Here, the "trick" consists in replacing the Dirac delta by its integral representation, namely $$ \delta(\mathbf{P}) = \int_{\mathbb{R}^d} \frac{\mathrm{d}^d\mathbf{s}}{(2\pi)^d}\, \exp(i\mathbf{P}\cdot\mathbf{s}) $$ in the present case, so that $$ \begin{align} Q_{kin}^{CM} &= \int_{\mathbb{R}^d}\frac{\mathrm{d}^d\mathbf{s}}{(2\pi)^d} \prod_{i=1}^N \int_{\mathbb{R}^d}\mathrm{d}^d\mathbf{p}_i \exp\left(-\frac{\beta}{2m_i}\mathbf{p}_i^2 + i\mathbf{p}_i\cdot\mathbf{s}\right) \\ &= \int_{\mathbb{R}^d}\frac{\mathrm{d}^d\mathbf{s}}{(2\pi)^d} \prod_{i=1}^N \left(\frac{2\pi m_i}{\beta}\right)^{d/2} \exp\left(-\frac{m_i}{2\beta}\mathbf{s}^2\right) \\ &= \int_{\mathbb{R}^d}\frac{\mathrm{d}^d\mathbf{s}}{(2\pi)^d}\, \exp\left(-\frac{M}{2\beta}\mathbf{s}^2\right) \prod_{i=1}^N \left(\frac{2\pi m_i}{\beta}\right)^{d/2} \\ &= \left(\frac{\beta}{2\pi M}\right)^{d/2} \prod_{i=1}^N \left(\frac{2\pi m_i}{\beta}\right)^{d/2} \end{align} $$

Answer 2

Many thanks to @Abezhiko! Besides, I have found a less elegant solution if you want to reference.

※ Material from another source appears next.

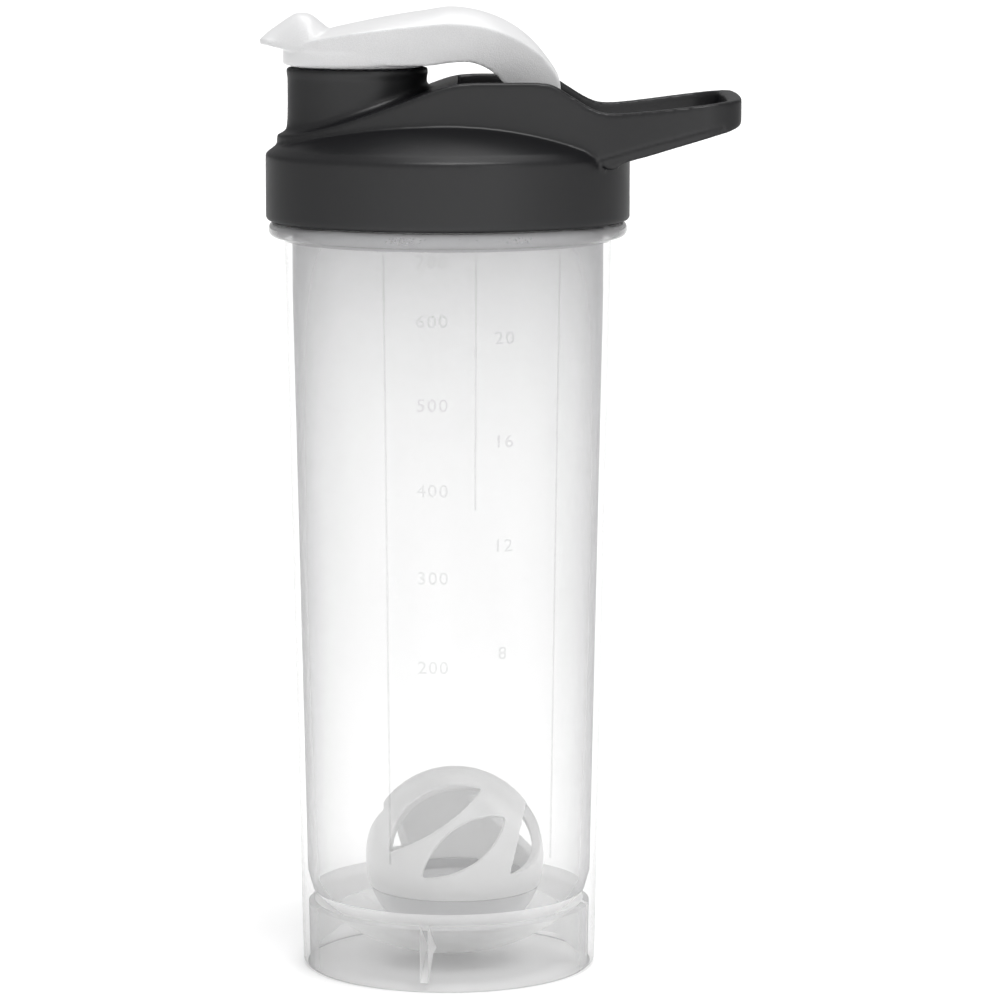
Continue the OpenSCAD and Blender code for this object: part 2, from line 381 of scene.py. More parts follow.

We know that for any symmetric PSD matrix $\mathbf{A}$, we have:

\begin{equation} \int \mathrm{d}^n \mathbf{x}\ \mathrm{exp}(-\mathbf{x}^T \mathbf{A} \mathbf{x}) = \sqrt{\frac{(2\pi)^n}{\mathrm{det(\mathbf{A})}}} \end{equation}

The quadratic form in my equation (2) corresponds to the following $(N-1) \times (N-1)$ matrix:

\begin{equation} \mathbf{A} = \left( \begin{matrix} m_1^{-1} + m_N^{-1} & m_N^{-1} & m_N^{-1} & \cdots & m_N^{-1}\\ m_N^{-1} & m_N^{-1} + m_N^{-1} & m_N^{-1} & \cdots & m_N^{-1}\\ m_N^{-1} & \cdots & \cdots & \cdots & m_N^{-1} \\ m_N^{-1} & m_N^{-1} & m_N^{-1} & \cdots & m_{N-1}^{-1} + m_N^{-1}\\ \end{matrix} \right) \end{equation}

Thus the problem resides in computing $\mathrm{det}(\mathbf{A})$. Doing so is slightly inconvenient but should not be too hard. One subtract the 1st row from the 2nd to the (N-1)'th rows, then multiply the 2nd to the (N-1)'th columns by the corresponding factor $m_i/m_1$ respectively, and add each of the multiplied columns to the first column. The process above gives an upper-trangle matrix whose determinant should equals to

$(m_1^{-1}+m_N^{-1}+m_N^{-1}m_2/m_1+\cdots+m_N^{-1}m_{N-1}/m_1)*m_2^{-1}*\cdots*m_{N-1}^{-1} = M/(m_1 m_2 \cdots m_N)$

where $M=\sum_{i=1}^N m_i$ is the total mass.

This should give exactly the same result as equation (1).